Eloquent Addresses Featured Political Gathering in Brattle Hall.

The first political meeting among the partisan clubs of the University was held by the Woodrow Wilson Club in Brattle Hall at 4.30 o'clock yesterday. Speeches were made by Mayor Fitzgerald, Representative F. W. Murphy L.'04, of Boston, and Dudley Field Malone, Corporation Counsel of the City of New York. M. M. McDermott 3L., president of the Wilson Club, introduced the speakers.

Governor Foss, who was to have delivered an address before the meeting, was unable to attend and sent a letter of commendation and encouragement to be read before the club.

Mayor Fitzgerald directed his remarks with excellent precision at the duties of the college men in the present period of our history, showing especially how their aid may be utilized in the present campaign. Where there is so much unrest among the foreign element in our manufacturing cities, he said the comparatively small per cent. of the young men of the country who have the advantage of a college education should go out among the people whose language they have learned and by gaining an insight into their life render themselves capable of making them understand the proper course to pursue as citizens of the United States. He also recommended that our young men be educated in the use of Spanish so that we may be better able to maintain the Monroe Doctrine through the better control of business in South America and our insular possessions.

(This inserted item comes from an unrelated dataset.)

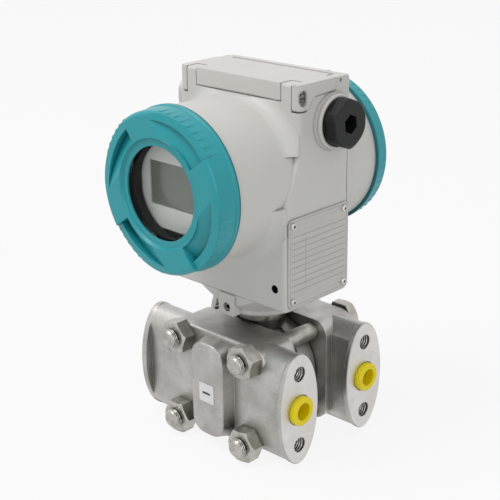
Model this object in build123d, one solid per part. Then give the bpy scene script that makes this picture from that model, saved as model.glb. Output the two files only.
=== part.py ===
from build123d import *
import math
import os

# Differential pressure transmitter, in millimetres.
# The origin lies on the neck's axis, at the height of the process pads' lower ends.
# +X looks to the two process ports, -Y to the display, +Z is up.

# Process flanges. The two ports stand 54 mm apart and each has a pair of
# mounting threads 41.3 mm apart, the standard pattern for such flanges.
PORT_PITCH = 54.0
PAD_THREAD_PITCH = 41.3
PAD_THREAD_MINOR = 8.5
PAD_THREAD_DEPTH = 16.0
PAD_HEIGHT = 63.5
PAD_WIDTH = 29.8
PAD_FACE = 51.7
PAD_RIM = 3.2
VENT_FACE = 56.0
VENT_RIM = 3.6
NECK_SHRINK = 0.45
NECK_EDGE = 4.0
NECK_INSET = 4.4
PLATE_HALF = 36.0
PLATE_HEIGHT = 60.0
PLATE_LIFT = 1.6
PLATE_CORNER = 9.0
PLATE_FACE = 37.0
CELL_HALF = 13.0
PANEL_WIDTH = 23.0
PANEL_HEIGHT = 55.0
PANEL_CORNER = 9.0
PANEL_PROUD = 7.5
PORT_BORE = 13.7
PORT_DEPTH = 18.0
PORT_SEAT = 16.8
PORT_SEAT_DEPTH = 0.8
PASSAGE = 6.0
VENT_LENGTH = 12.0
VENT_SOCKET = 6.0
CHAMBER_RADIUS = 21.0
CHAMBER_DEPTH = 2.5
GASKET_INNER = 23.4
GASKET_WIDTH = 2.6
GASKET_THICK = 2.0

# Clamping bolts through both flanges
BOLT = 10.0
BOLT_PITCH_X = 50.2
BOLT_PITCH_Z = 48.8
BOLT_STUB = 3.9
BOLT_HEAD = 6.4
NUT_FLATS = 17.0
NUT_HEIGHT = 8.4

# Measuring cell and the neck that carries the housing
CELL_RADIUS = 29.0
DIAPHRAGM_RADIUS = 20.6
DIAPHRAGM_THICK = 0.5
DIAPHRAGM_WAVE = 0.5
DIAPHRAGM_WAVES = 4
STEM_RADIUS = 12.6
COLLAR_RADIUS = 13.7
COLLAR_BOTTOM = 64.5
STEM_TOP = 95.0
NECK_BORE = 4.0
RING_OUTER = 15.4
RING_THICK = 2.0
HEADER_RADIUS = 9.5
HEADER_THICK = 2.5
PIN_COUNT = 8
PIN_CIRCLE = 6.4
PIN_RADIUS = 0.5
PIN_LENGTH = 5.0

# Housing: a barrel across a block, cast in one piece
BARREL_RADIUS = 41.0
BARREL_HEIGHT = 150.1
BARREL_FRONT = 59.0
BARREL_BACK = 46.7
BLOCK_HALF = 42.0
BLOCK_FRONT = 27.0
BLOCK_BACK = 22.4
BLOCK_BOTTOM = 83.3
BLOCK_STEP = 10.0
BLOCK_STEP_TOP = 15.0
BLOCK_EDGE = 2.2
BLEND = 8.0
REAR_BLEND = 6.0
BOSS_TOP_RADIUS = 33.5
BOSS_RADIUS = 24.0
BOSS_BOTTOM = 71.5
BOSS_RIM = 3.2
TOWER_BACK = 23.4
TOWER_RISE = 50.3
TOWER_TOP = BARREL_HEIGHT + TOWER_RISE
FRONT_BORE = 36.0
REAR_BORE = 34.0
PARTITION_FRONT = 11.0
PARTITION_BACK = 1.0
CAVITY_RADIUS = 16.4
CAVITY_FLOOR = 91.0
CAVITY_TOP = 103.0
DUCT_RADIUS = 5.5
DUCT_OFFSET = 18.0
SEAL_BELOW_FLOOR = 8.6
NECK_SEAL_HEIGHT = 2.8
NECK_SEAL_WIDTH = 2.2
RUN_CLEARANCE = 0.05
FACE_GAP = 0.3

# Cable entries, one each side, M20 x 1.5
ENTRY_Y = 9.0
ENTRY_RISE = 28.5
ENTRY_Z = BARREL_HEIGHT + ENTRY_RISE
ENTRY_MINOR = 18.4
ENTRY_BOSS = 28.4
ENTRY_FLARE = 33.0
ENTRY_FACE = 46.0
ENTRY_DEPTH = 18.0
WIRE_HOLE = 11.0
WIRE_HOLE_DROP = 3.4
WIRE_HOLE_END = 14.0
PLUG_FLATS = 24.0
PLUG_TURN = 7.0
PLUG_SEAL = 1.7
PLUG_SEAL_RADIUS = 12.6
PLUG_HEAD = 6.3
PLUG_CORNER_CUT = 0.8
STOPPER_HEAD = 11.8
STOPPER_TURN = 0.0
STOPPER_SOCKET = 10.0
PLUG_SHANK = 14.0
PLUG_SOCKET = 9.0
PLUG_SOCKET_DEPTH = 9.0
PLUG_CROWN = 1.3

# Small features of the housing's lower block
LUG_WIDTH = 12.0
LUG_DEPTH = 7.0
LUG_PROUD = 0.8
RETAINER = 5.0
RETAINER_HEIGHT = 76.0
RETAINER_HEX = 2.5
RIB_REACH = 11.6
RIB_THICK = 3.0
RIB_FRAME = 2.0
BLIND_HOLE = 4.5
BLIND_HOLE_DEPTH = 8.0
BLIND_HOLE_X = 34.6
BLIND_HOLE_Z = 95.3
EARTH_Y = -16.0
EARTH_Z = 97.0
EARTH_SCREW = 4.0
EARTH_BOSS = 12.0
EARTH_BOSS_PROUD = 1.2
EARTH_CLAMP = 9.0
EARTH_CLAMP_THICK = 1.6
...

Representative Murphy said that the college man can aid greatly in their own districts of the country in bringing the United States through the present period of world-wide reformation and change far ahead of its condition at any time previous.

Dudley Field Malone, who delivered the main address of the afternoon, spent his time in giving a clear statement of Wilson's qualifications, politics, and accomplishments. He declared that the Democratic party is as much against free trade as against high protection and expects under the leadership of Wilson to reduce the tariff on the necessities of life by selecting schedules for the revision deliberately so as not to undermine the business superstructure which rests upon the tariff.